Un cuisant échec a été enregistré avec l’impossibilité de faire inscrire le Maroc dans un processus d’intégration à l’Europe, quand ce «privilège» est refusé à la Turquie. A l’intérieur du royaume, les voix qui peuvent s’exprimer, les moins hostiles à la monarchie, s’inquiètent : «Cela fait 35 ans que le Maroc est saigné à blanc par le problème du Sahara. Des budgets énormes, qu’on pourrait utiliser ailleurs, sont alloués au soutien de cette région. Les denrées alimentaires essentielles y sont gratuites, ou presque, à tel point qu’elles remontent vers le nord pour y être vendues dans les villes du “Dakhil”».
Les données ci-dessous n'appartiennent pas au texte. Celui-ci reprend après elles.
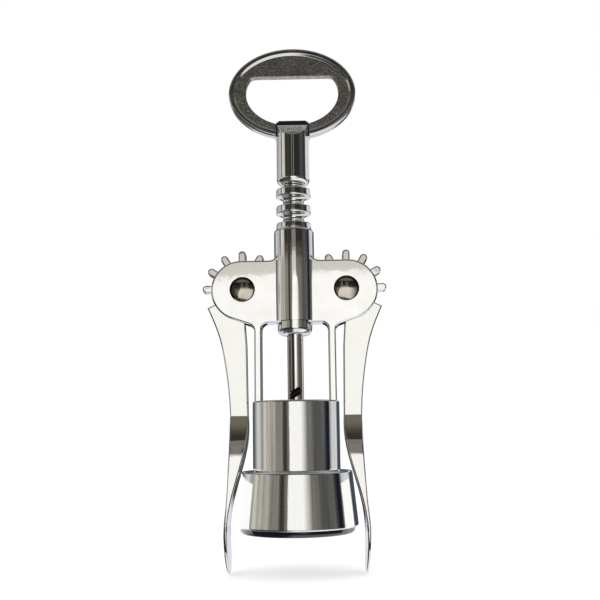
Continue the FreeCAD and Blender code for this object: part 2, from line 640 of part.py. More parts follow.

Ou encore : «Cette politique du bâton et de la carotte instaurée par H2 ne marche plus. En fait, elle n’a jamais marché. Elle ne sert qu’à enrichir les notables sahraouis et les cadres du Polisario qui s’allient au Maroc… les Sahraouis du Maroc et ceux des camps (comme tous les autres marocains d’ailleurs) ont surtout besoin de démocratie et de libertés (individuelles, d’expression, etc.)». C’est ce qu’on peut lire en dehors d’une presse sous contrôle. Sur le plan économique, les investissements français représentent près de 50% des investissements directs étrangers à destination du Maroc qui est la première destination de ces investissements en Afrique et au Moyen-Orient. Comble de l’hypocrisie, l’Union Pour la Méditerranée (UPM), projet perclus de tares à sa naissance et initié par Sarkozy, a pour ambition de «transformer l’espace méditerranéen en région de «paix et de prospérité», sur les cadavres des Palestiniens, des Libanais et, on le sait mieux depuis peu, des Sahraouis. Sur l’autel d’une ambition qui veut que s’aménage une profondeur stratégique en Afrique et un espace méditerranéen assujetti aux appétits du capital français et de ses alliés.
Avec cette cécité politique qui empêche de voir, donc de comprendre, qu’aucun pouvoir du sud de la Méditerranée, hormis sûrement Israël et le Maroc, ne peut oser s’engager dans une telle ignominie et sous le patronage d’une personnalité aussi inepte.